Now, the main irritating thing about this is that it’s making forward progress contingent on information that, if you fail to catch it the first time, you have no way of accessing again, short of reloading an older save. If you walked into the room and someone handed you the controller after the clock was already open, you’d have no way of solving the puzzle other than brute force. But even ignoring that, it bothers me because it’s a blurring of levels. The player has been given information that Lara Croft does not have, but which Lara Croft then acts on. I suppose there’s always been an element of that, whenever Lara pulls a lever and the player is shown a door opening that’s out of Lara’s view, but somehow this feels more egregious. Maybe because it’s more purely an information puzzle. Showing the door that opened is a convenience to the player that doesn’t affect the story of Lara’s adventures in any significant way, but how does Lara explain how she solved the clock puzzle to anyone else?

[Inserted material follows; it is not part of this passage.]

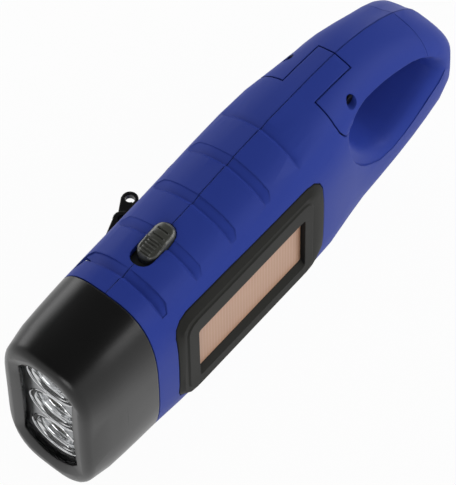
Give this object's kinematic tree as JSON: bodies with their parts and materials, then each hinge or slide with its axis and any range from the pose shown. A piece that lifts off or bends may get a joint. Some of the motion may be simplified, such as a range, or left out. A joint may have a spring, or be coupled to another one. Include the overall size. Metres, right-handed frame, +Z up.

Tangentially, I wound up going back to that clock often enough to notice something strange about the UI. The clock face is presented as an overlay, right? The game has done similar overlays for the occasional keypad and other devices — I think is a new thing for the series. Well, at one point, I approached the clock from a weird angle, with the result that the cover was poking through the overlay. So these special UI overlays aren’t separate layers, the way you’d do it in most game engines. They’re in-world, and viewed through the same camera as everything else. When Lara fiddles with the clock, a physical giant clock face materializes behind her. I wonder if she knows?